Part of the Great Commission Jesus gave His church of going into all the world and making disciples, is the assignment to, “Teach these new disciples to obey all the commands I have given you …” (Mt. 28:20a).

We don’t have a very good track record of doing what Jesus told us to do. When we try, we often settle for limited, rote teaching, thinking if a new disciple can parrot back what they’re told, they’ve learned.


They’ve just learned to parrot, not to understand.

Kind of like this story from Gen. Douglas MacArthur in the book, Reminiscences:

    • The first section was studying the time-space relationship later formulated by Einstein as his Theory of Relativity. The text was complex and, being unable to comprehend it, I committed the pages to memory. When I was called upon to recite, I solemnly reeled off almost word for word what the book said. Our instructor, Colonel Fieberger, looked at me somewhat quizzically and asked, “Do you understand this theory?”

It was a bad moment for me, but I did not hesitate in replying, “No, sir.” You could have heard a pin drop. I braced myself and waited.

And then the slow words of the professor: “Neither do I, Mr. MacArthur. Section dismissed.”

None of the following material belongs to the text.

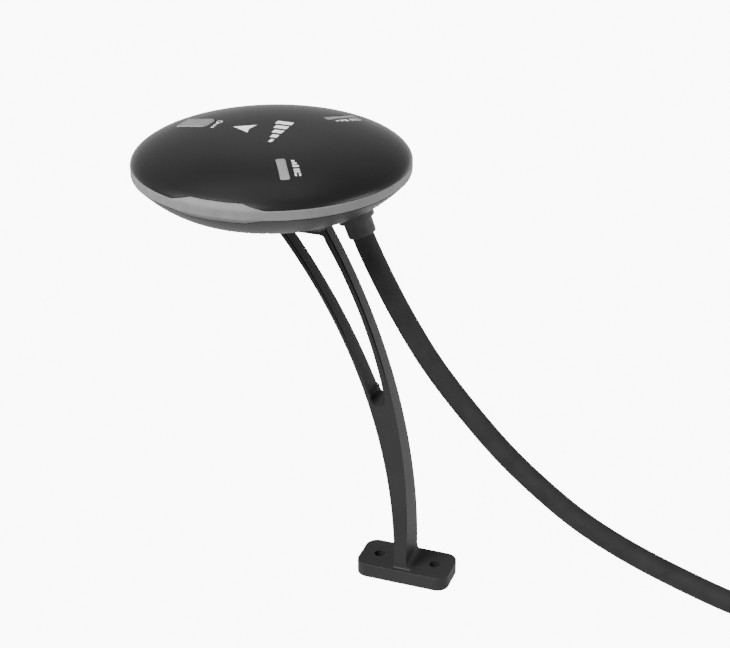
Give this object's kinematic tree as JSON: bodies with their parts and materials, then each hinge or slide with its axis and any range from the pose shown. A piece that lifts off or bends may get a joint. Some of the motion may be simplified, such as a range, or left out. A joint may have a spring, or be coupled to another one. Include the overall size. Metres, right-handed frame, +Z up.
{
  "type": "gnss receiver",
  "caption": "Disc-shaped satellite positioning receiver on a curved forked mast with a two-hole foot, a press button on its dome and a sheathed lead ending in a wire-to-board plug.",
  "frame": {"origin": "centre of the mast foot's underside, midway between its two screw holes", "axes": "+Z up out of the foot, X along the foot through both holes with the disc overhanging to -X and the lead leaving to +X, Y across the foot"},
  "size_m": [0.2026, 0.0935, 0.1041],
  "materials": {
    "cover_black": "satin moulded cover with a soft sheen",
    "ring_diffuser": "frosted translucent light guide",
    "bowl_grey": "satin moulded bowl",
    "seal_rubber": "soft seal",
    "button_grey": "frosted button cap",
    "lamp_lens": "frosted lamp lens",
    "board_green": "solder mask",
    "antenna_ceramic": "fired ceramic",
    "electrode_silver": "silvered",
    "chip_black": "moulded epoxy",
    "can_tin": "tinned steel",
    "plug_white": "natural nylon",
    "lead_colours": "insulated wires",
    "screw_black": "blackened steel",
    "bracket_nylon": "fine-grained moulded nylon",
    "insert_brass": "knurled",
    "collar_rubber": "matt moulded",
    "cable_jacket": "satin extruded jacket",
    "tie_rubber": "soft strap",
    "sleeve_shrink": "shrunk tube",
    "contact_gold": "plated"
  },
  "bodies": {
    "root": {"top_cover": "cover_black", "light_ring": "ring_diffuser", "bottom_cover": "bowl_grey", "housing_seal": "seal_rubber", "fix_window_front": "lamp_lens", "fix_window_rear": "lamp_lens", "main_board": "board_green", "patch_antenna": "antenna_ceramic", "antenna_electrode": "electrode_silver", "antenna_feed": "electrode_silver", "gnss_chip": "chip_black", "shield_can": "can_tin", "compass_chip": "chip_black", "buzzer": "chip_black", "switch_body": "chip_black", "status_leds": "plug_white", "board_header": "plug_white", "inner_plug": "plug_white", "inner_leads": "lead_colours", "cover_screws": "screw_black", "bracket": "bracket_nylon", "bracket_screws": "screw_black", "threaded_inserts": "insert_brass", "cable_collar": "collar_rubber", "cable": "cable_jacket", "cable_coil": "cable_jacket", "cable_tail": "cable_jacket", "cable_tie": "tie_rubber", "lead_sleeve": "sleeve_shrink", "lead_wires": "lead_colours", "plug_housing": "plug_white", "plug_contacts": "contact_gold"},
    "button": {"safety_button": "button_grey"},
    "plunger": {"switch_plunger": "plug_white"}
  },
  "joints": [
    {"name": "safety_press", "type": "slide", "parent": "root", "child": "button", "axis": [0, 0, -1], "range_m": [0, 0.0003], "stiffness_N_per_m": 400, "springref_m": -0.0005},
    {"name": "switch_press", "type": "slide", "parent": "root", "child": "plunger", "axis": [0, 0, -1], "range_m": [0, 0.0003]}
  ],
  "couplings": [
    {"joint": "switch_press", "follows": "safety_press", "ratio": 1}
  ]
}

An accumulation of knowledge without understanding is an empty accomplishment; but teaching someone to the degree they gain understanding and even wisdom, that is deeply life-changing!

For example. let’s take just two lines of scripture that help us understand why and how we human beings exist:

For everything comes from him and exists by his power and is intended for his glory. All glory to him forever! Amen. (Romans 11:36)

For in him we live and move and exist. As some of your own poets have said, “We are his offspring.” (Acts 17:28)

Our lives can be deeply changed and satisfied by plumbing the depths of what is taught in just those two sentences of scripture. But for that to happen, we can’t settle for the spiritual window-dressing of rote discipleship; rather, we must strive for understanding from the knowledge we gain from God’s Word, and the wise application of it.

At the earliest stages of discipleship, a little rote learning, such as learning the books of the Bible in order, can be beneficial, but certainly not sufficient. Are you settling for a rote-level discipleship? Are you growing in knowledge and understanding from the Word of God? If you’re a Bible teacher or discipler of other Christians, do you teach for understanding?